Já são 50 parceiros envolvidos entre pequenas, médias e grandes empresas, organizações da sociedade civil e apoiadores internacionais. Em 2021, foram mobilizados mais de R$ 109 milhões, mais de R$ 46 milhões coinvestidos e 2.637 empregos gerados pelos negócios.
Ações locais para construir um olhar nacional para impacto
Iniciativas de caráter regional, as duas propostas têm a capacidade de contribuir com experiências e conhecimento acumulado em propostas com perspectiva nacional, como é o caso da Coalizão pelo Impacto, uma iniciativa do ICE, Instituto Helda Gerdau, Instituto humanize e Somos Um, com parceria estratégica da Cosan, Fundação FEAC, Fundação Grupo Boticário, Instituto Sabin e Raia Drogasil.

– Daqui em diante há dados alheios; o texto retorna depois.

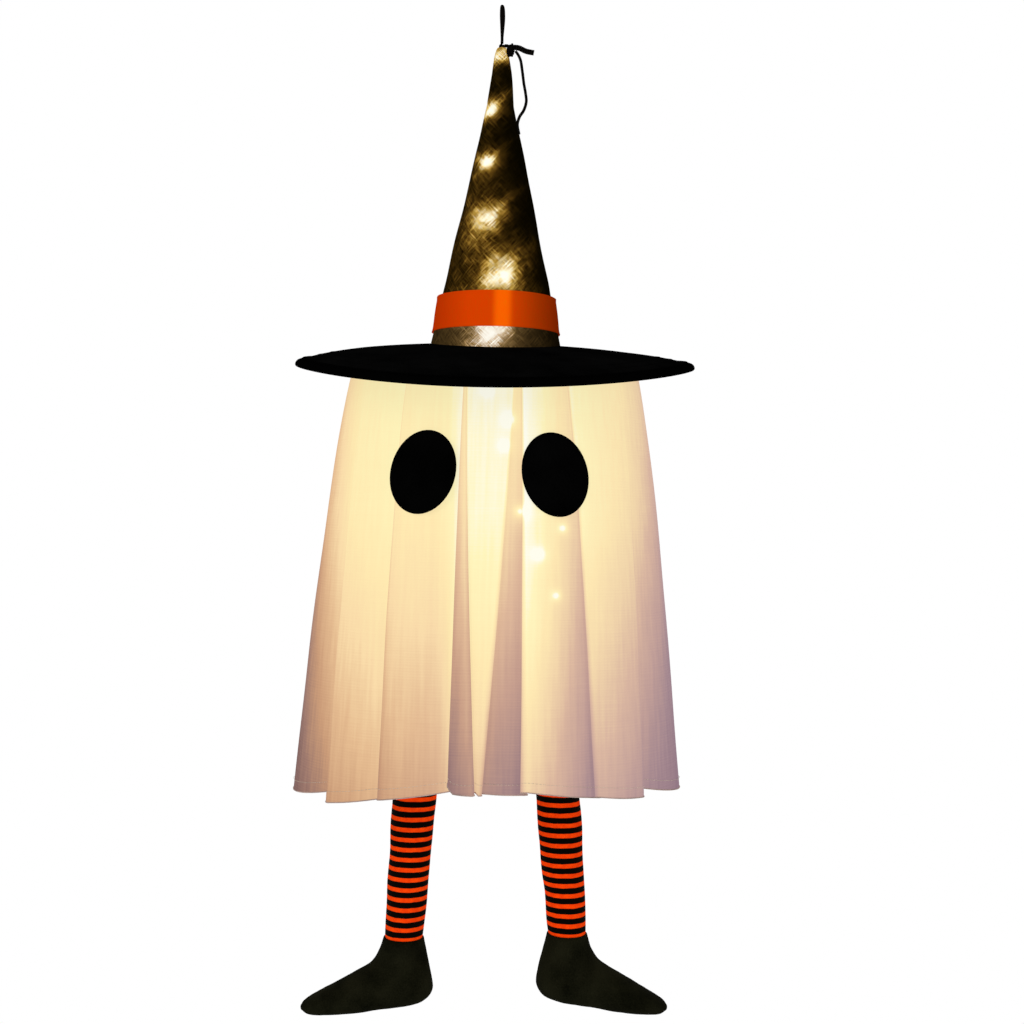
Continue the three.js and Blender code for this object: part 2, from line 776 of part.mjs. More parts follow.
function batteryCover() {
  const half = bayWidth / 2 + coverRail;
  const face = coverFront + coverThickness;
  const plate = box(-half, half, coverFront, face, caseFoot, coverTop);
  const grip = [];
  for (let i = 0; i < gripCount; i++) {
    const z = caseFoot + gripLift + i * gripPitch;
    grip.push(box(-gripWidth / 2, gripWidth / 2, face - 0.4, face + gripProud, z, z + gripBar));
  }
  return cut(plate, [], grip);
}

function cell(x, up) {
  const r = cellDiameter / 2;
  const half = (cellLength + cellNub) / 2;
  const shoulder = half - cellNub;
  const body = revolve([
    [0, -half],
    [r - 0.6, -half],
    [r, -half + 0.6],
    [r, shoulder - 0.6],
    [r - 0.6, shoulder],
    [cellNubRadius, shoulder],
    [cellNubRadius, half],
    [0, half],
  ], 18);
  if (!up) body.rotateX(Math.PI);
  return body.translate(x, 0, (bayFoot + bayTop) / 2);
}

function contactPlate(z) {
  const half = bayWidth / 2 - gap;
  const deep = bayDepth / 2 - gap - 1.5;
  const body = box(-half, half, -deep, deep, z, z + contactThickness);
  const slits = [-0.5, 0.5].map((share) => {
    const x = share * cellPitch;
    return box(x - 0.5, x + 0.5, -deep + 2.5, deep + 1, z - 1, z + contactThickness + 1);
  });
  return cut(body, slits);
}

function switchSlider() {
  const front = caseFront - 1.4;
  const back = caseFront + switchDepth;
  const left = -switchTravel / 2 - switchWidth / 2;
  const low = switchZ - switchHeight / 2;
  const knob = box(left, left + switchWidth, front, back, low, low + switchHeight);
  const notches = [0.3, 0.5, 0.7].map((share) => {
    const x = left + share * switchWidth;
    return box(x - 0.3, x + 0.3, front - 1, front + 0.5, switchZ - switchHeight, switchZ + switchHeight);
  });
  return cut(knob, notches);
}

function leadGrommet() {
  const top = caseFoot - gap;
  return revolve([
    [0, top - grommetHeight],
    [grommetRadius * 0.7, top - grommetHeight],
    [grommetRadius, top - grommetHeight * 0.5],
    [grommetRadius, top],
    [0, top],
  ], 16);
}

// A tape in the YZ plane that hangs from an eye round a bar, with a second eye at its foot if it has one
function tape(length, width, thickness, topEye, footEye) {
  const shape = new THREE.Shape();
  const half = thickness / 2;
  const ring = (radius) => radius + thickness;
  const shoulder = (radius) => Math.asin(half / ring(radius));
  if (topEye > 0) {
    const lean = shoulder(topEye);
    shape.absarc(0, 0, ring(topEye), -Math.PI / 2 + lean, 1.5 * Math.PI - lean, false);
  } else {
    shape.moveTo(half, 0);
    shape.lineTo(-half, 0);
  }
  if (footEye > 0) {
    const lean = shoulder(footEye);
    shape.absarc(0, -length, ring(footEye), Math.PI / 2 + lean, 2.5 * Math.PI - lean, false);
  } else {
    shape.lineTo(-half, -length);
    shape.lineTo(half, -length);
  }
  shape.closePath();
  for (const [radius, height] of [[topEye, 0], [footEye, -length]]) {
    if (radius <= 0) continue;
    const hole = new THREE.Path();
    hole.absarc(0, height, radius, 0, 2 * Math.PI, true);
    shape.holes.push(hole);
  }
  const body = new THREE.ExtrudeGeometry(shape, { depth: width, bevelEnabled: false, curveSegments: 7 });
  body.translate(0, 0, -width / 2);
  return body.applyMatrix4(new THREE.Matrix4().makeBasis(
    new THREE.Vector3(0, 1, 0),
    new THREE.Vector3(0, 0, 1),
    new THREE.Vector3(1, 0, 0),
  ));
}

const squareEye = (bar, depth) => Math.hypot(bar, depth) / 2 + gap;

function caseTape() {
  const top = knotZ - knotRadius - 2 * gap;
  const width = 2 * Math.sqrt((crownInner(top) - gap) ** 2 - (caseTapeThickness / 2) ** 2) - 0.1;
  return tape(top - lugZ, width, caseTapeThickness, 0, squareEye(lugBar, lugBar)).translate(0, 0, top);
}

// Light string

// Lights in the crown from the tip down, and in the body from the hoop down: x and z of each
const crownLights = [
  [0.6, -60],
  [-6.4, -104],
  [-13.3, -161],
  [-12.8, -222],
  [6.1, -277],
  [-3.2, -330],
];
const bodyLights = [
  [-7.4, -396],
  [13.2, -422],
  [9.2, -446],
  [24.5, -505],
  [63.4, -519.5],
  [42.2, -543.5],
  [58.5, -580.5],
];

const lightOffset = leadDiameter / 2 + gap + lightRadius + 0.1;

function crownLightPoint([x, z]) {
  const r = crownInner(z) - lightOffset - lightRadius - lightSlack;
  return [x, -Math.sqrt(Math.max(r * r - x * x, 0.01)), z];
}

function bodyLightPoint([x, z]) {
  return [x, clothFront(x, z, -clothLightInset), z];
}

const leadFoot = caseFoot - gap - grommetHeight - gap;
const leadOffset = leadDiameter / 2 + gap;

function crownLead() {
  const route = crownLights.map(crownLightPoint).reverse();
  const turn = Math.min(leadFoot - 5, footZ - 4);
  const start = [
    [-leadOffset, 0, leadFoot],
    [-leadOffset, -0.4, leadFoot - 3],
    [-leadOffset - 0.6, -7, turn - 1],
    [-leadOffset - 1, -22, turn - 1.5],
    [-3, -40, turn + 1],
  ];
  return cord([...start, ...route], leadDiameter, leadDiameter, 42);
}

function bodyLead() {
  const route = bodyLights.map(bodyLightPoint);
  const start = [
    [leadOffset, 0, leadFoot],
    [leadOffset, -0.4, leadFoot - 4],
    [leadOffset + 0.5, -0.09 * clothTop, leadFoot - 16],
    [leadDiameter, -0.37 * clothTop, leadFoot - 28],
    [-leadDiameter, -0.7 * clothTop, leadFoot - 40],
  ];
  return cord([...start, ...route], leadDiameter, leadDiameter, 60);
}

function light([x, y, z]) {
  const half = lightLength / 2;
  const bead = revolve([
    [0, -half],
    [lightRadius * 0.7, -half * 0.8],
    [lightRadius, -half * 0.4],
    [lightRadius, half * 0.4],
    [lightRadius * 0.7, half * 0.8],
    [0, half],
  ], 8);
  return bead.translate(x, y - lightOffset, z);
}

// Legs

function legRing() {
  const outline = (width, low, high, corner) => {
    const shape = new THREE.Shape();
    const half = width / 2;
    shape.moveTo(-half + corner, low);
    shape.lineTo(half - corner, low);
    shape.absarc(half - corner, low + corner, corner, -Math.PI / 2, 0, false);
    shape.lineTo(half, high - corner);
    shape.absarc(half - corner, high - corner, corner, 0, Math.PI / 2, false);
    shape.lineTo(-half + corner, high);
    shape.absarc(-half + corner, high - corner, corner, Math.PI / 2, Math.PI, false);
    shape.lineTo(-half, low + corner);
    shape.absarc(-half + corner, low + corner, corner, Math.PI, 1.5 * Math.PI, false);
    return shape;
  };
  const high = ringBar / 2;
  const low = -ringBar / 2 - ringWindow - ringBar;
  const plate = outline(ringWidth, low, high, 2.2);
  plate.holes.push(outline(ringWidth - 2 * ringBar, low + ringBar, high - ringBar, 0.8));
  const body = new THREE.ExtrudeGeometry(plate, { depth: ringDepth, bevelEnabled: false, curveSegments: 3 });
  return body.rotateX(Math.PI / 2).translate(0, ringDepth / 2, 0);
}

const splay = (side) => legSplay + side * legTurn;

function stuffedLeg(side) {
  const profile = [[0, 0]];
  const domeShares = [[0.35, 0.012], [0.72, 0.05], [0.94, 0.11]];
  for (const [share, drop] of domeShares) profile.push([legTopRadius * share, -drop * legLength]);
  for (const drop of [0.2, 0.34, 0.5, 0.66, 0.82, 0.94]) {
    const swell = 0.9 * Math.sin(Math.PI * drop);
    profile.push([mix(legTopRadius, ankleRadius, drop) + swell - 0.4, -drop * legLength]);
  }
  profile.push([ankleRadius, -legLength], [0, -legLength]);
  return reshape(revolve(profile, 18), (p) => {
    p.x -= (side * splay(side) * p.z) / legLength;
  });
}

// Sections of the foot from the ankle to the toe, which points towards -X: x and z of the instep and of the
// heel or sole in shares of the foot's length and height, and a share of its width
const footSections = [
  { instep: [-0.155, 0], sole: [0.155, 0], wide: 0.76 },
  { instep: [-0.188, -0.186], sole: [0.182, -0.22], wide: 0.8 },
  { instep: [-0.235, -0.306], sole: [0.215, -0.46], wide: 0.88 },
  { instep: [-0.29, -0.375], sole: [0.225, -0.64], wide: 0.95 },
  { instep: [-0.345, -0.43], sole: [0.175, -0.775], wide: 1 },
  { instep: [-0.42, -0.5], sole: [0.06, -0.85], wide: 1 },
  { instep: [-0.51, -0.585], sole: [-0.14, -0.893], wide: 0.98 },
  { instep: [-0.61, -0.68], sole: [-0.36, -0.95], wide: 0.92 },
  { instep: [-0.7, -0.765], sole: [-0.56, -0.98], wide: 0.78 },
  { instep: [-0.755, -0.83], sole: [-0.7, -0.982], wide: 0.55 },
  { instep: [-0.781, -0.885], sole: [-0.765, -0.94], wide: 0.25 },
];
const footSides = 14;

function stuffedFoot(side) {
  return loft(footSections.map(({ instep, sole, wide }) => {
    const middleX = ((instep[0] + sole[0]) / 2) * footLength;
    const middleZ = ((instep[1] + sole[1]) / 2) * footHeight;
    const reachX = ((instep[0] - sole[0]) / 2) * footLength;
    const reachZ = ((instep[1] - sole[1]) / 2) * footHeight;
    const ring = [];
    for (let i = 0; i < footSides; i++) {
      const turn = (i / footSides) * 2 * Math.PI;
      const x = middleX + reachX * Math.cos(turn);
      const z = middleZ + reachZ * Math.cos(turn);
      ring.push(new THREE.Vector3(-side * x, (Math.sin(turn) * wide * footWidth) / 2, z));
    }
    return ring;
  }));
}

// Assembly

function buildHanger() {
  const hanger = new THREE.Group();
  hanger.add(piece('hanging_loop', hangingLoop(), 'blackCord'));
  const knot = piece('tip_knot', tipKnot(), 'blackCord');
  knot.position.z = knotZ;
  hanger.add(knot);
  hanger.add(piece('side_knot', sideKnot(), 'blackCord'));
  hanger.add(piece('loose_strand', looseStrand(), 'blackCord'));
  return hanger;
}

function buildHat() {
  const hat = new THREE.Group();
  hat.add(piece('hat_crown', crown(), 'crownCloth'));
  hat.add(piece('hat_band', hatBand(), 'bandSatin'));
  hat.add(piece('brim_upper', brimLayer(0), 'blackFelt'));
  hat.add(piece('brim_lower', brimLayer(brimCloth + gap), 'blackFelt'));
  hat.add(piece('brim_wire', brimWire(), 'wire'));
  hat.add(piece('brim_binding', brimBinding(), 'blackFelt'));
  return hat;
}

function buildBody() {
  const body = new THREE.Group();
  body.add(piece('body_hoop', bodyHoop(), 'wire'));
  body.add(piece('hoop_crossbar', hoopCrossbar(), 'wire'));
  for (let i = 0; i < tabCount; i++) {
    body.add(piece(`hoop_tab_${i + 1}`, hoopTab(((i + 0.5) / tabCount) * 2 * Math.PI), 'tape'));
  }
  body.add(piece('body_front', clothPanel(0), 'voile'));
  body.add(piece('body_back', clothPanel(Math.PI), 'voile'));
  body.add(piece('left_eye', eye(-1), 'blackFelt'));
  body.add(piece('right_eye', eye(1), 'blackFelt'));
  return body;
}

function buildBattery() {
  const battery = new THREE.Group();
  battery.add(piece('battery_case', batteryCase(), 'casePlastic'));
  battery.add(piece('battery_cover', batteryCover(), 'casePlastic'));
  for (const i of [0, 1, 2]) {
    battery.add(piece(`battery_cell_${i + 1}`, cell((i - 1) * cellPitch, i % 2 === 0), 'cellJacket'));
  }
  battery.add(piece('contact_plate_upper', contactPlate(bayTop - gap - contactThickness), 'contact'));
  battery.add(piece('contact_plate_lower', contactPlate(bayFoot + gap), 'contact'));
  battery.add(piece('switch_slider', switchSlider(), 'switchPlastic'));
  battery.add(piece('case_tape', caseTape(), 'tape'));
  battery.add(piece('lead_grommet', leadGrommet(), 'casePlastic'));
  return battery;
}

function buildLights() {
  const lights = new THREE.Group();
  lights.add(piece('crown_lead', crownLead(), 'leadWire'));
  lights.add(piece('body_lead', bodyLead(), 'leadWire'));
  const points = [...crownLights.map(crownLightPoint), ...bodyLights.map(bodyLightPoint)];
  points.forEach((point, i) => {
    lights.add(piece(`light_${String(i + 1).padStart(2, '0')}`, light(point), 'lens'));
  });
  return lights;
}

function buildLeg(name, side) {
  const length = tapeLength - side * legUneven;
  const ringZ = barZ - length;
  const legTop = ringZ - ringBar / 2 - ringWindow - ringBar - gap;
  const leg = new THREE.Group();
  leg.position.set(legMiddle + (side * legSpacing) / 2, 0, 0);
  const band = tape(length, tapeWidth, tapeThickness, hoopWire / 2 + gap, squareEye(ringBar, ringDepth));
  const strap = piece(`${name}_leg_tape`, band, 'tape');
  strap.position.z = barZ;
  const ring = piece(`${name}_leg_ring`, legRing(), 'wire');
  ring.position.z = ringZ;
  const stuffed = piece(`${name}_leg`, stuffedLeg(side), 'stocking');
  stuffed.position.z = legTop;
  const foot = piece(`${name}_foot`, stuffedFoot(side), 'footCloth');
  foot.position.set(side * splay(side), 0, legTop - legLength - gap);
  leg.add(strap, ring, stuffed, foot);
  return leg;
}

const ghost = new THREE.Group();
ghost.name = 'hanging_ghost_string_lights';
ghost.add(buildHanger(), buildHat(), buildBody(), buildBattery(), buildLights());
ghost.add(buildLeg('left', -1), buildLeg('right', 1));

export default ghost;
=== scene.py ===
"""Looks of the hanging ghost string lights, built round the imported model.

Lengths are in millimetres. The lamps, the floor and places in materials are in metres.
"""

import math
from collections import namedtuple
from functools import partialmethod

import bmesh
import bpy
import numpy as np
from mathutils import Matrix, Vector, noise


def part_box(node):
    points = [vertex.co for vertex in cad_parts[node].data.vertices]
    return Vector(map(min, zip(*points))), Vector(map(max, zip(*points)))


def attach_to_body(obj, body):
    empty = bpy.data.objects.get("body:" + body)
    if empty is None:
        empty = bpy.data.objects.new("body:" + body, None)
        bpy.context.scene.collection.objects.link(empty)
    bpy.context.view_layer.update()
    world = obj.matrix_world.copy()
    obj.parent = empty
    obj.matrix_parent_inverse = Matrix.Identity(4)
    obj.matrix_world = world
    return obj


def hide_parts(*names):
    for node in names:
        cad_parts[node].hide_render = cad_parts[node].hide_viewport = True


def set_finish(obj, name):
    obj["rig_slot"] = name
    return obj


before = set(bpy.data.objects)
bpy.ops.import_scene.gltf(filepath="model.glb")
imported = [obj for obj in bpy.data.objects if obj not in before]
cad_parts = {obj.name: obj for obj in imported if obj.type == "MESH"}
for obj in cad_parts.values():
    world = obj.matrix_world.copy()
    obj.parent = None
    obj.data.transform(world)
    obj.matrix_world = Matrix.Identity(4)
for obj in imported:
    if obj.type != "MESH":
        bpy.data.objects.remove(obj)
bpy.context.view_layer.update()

MM = 0.001


def new_object(name, data):
    obj = bpy.data.objects.new(name, data)
    bpy.context.scene.collection.objects.link(obj)
    return obj


# Camera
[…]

A Coalizão irá atuar nas duas escalas. Em nível local, a ideia é fortalecer alguns atores estratégicos do ecossistema de impacto – como incubadoras e aceleradoras, parques tecnológicos, universidades, Sebraes, governos, empresas e investidores locais -, e constituir uma governança para tomar decisões estratégicas.

“Planos prontos não funcionam. O sucesso acontece quando há coconstrução com atores locais. Assim as necessidades e aspirações das pessoas em cada território aparecem e elas vêem respostas e sentido no que está sendo feito”. – Fernanda Bombardi, ICE
Em nível nacional, a Coalizão pretende reunir organizações representando cada localidade para criar um espaço de troca de conhecimentos e aprendizagem, proporcionando reflexões críticas e inspirações para todos os parceiros envolvidos e para o próprio ecossistema de impacto brasileiro.
Metas da Coalizão pelo Impacto:
- 6 ecossistemas de empreendedorismo de impacto fortalecidos e estruturados até 2026 nas 5 regiões do Brasil – Fortaleza – CE, Belém – PA, Brasília – DF, Campinas – SP, Paranaguá – PR e Porto Alegre – RS;
- Projeção inicial de R$ 23 mi alocados ao longo do projeto, impulsionando até 600 negócios de impacto.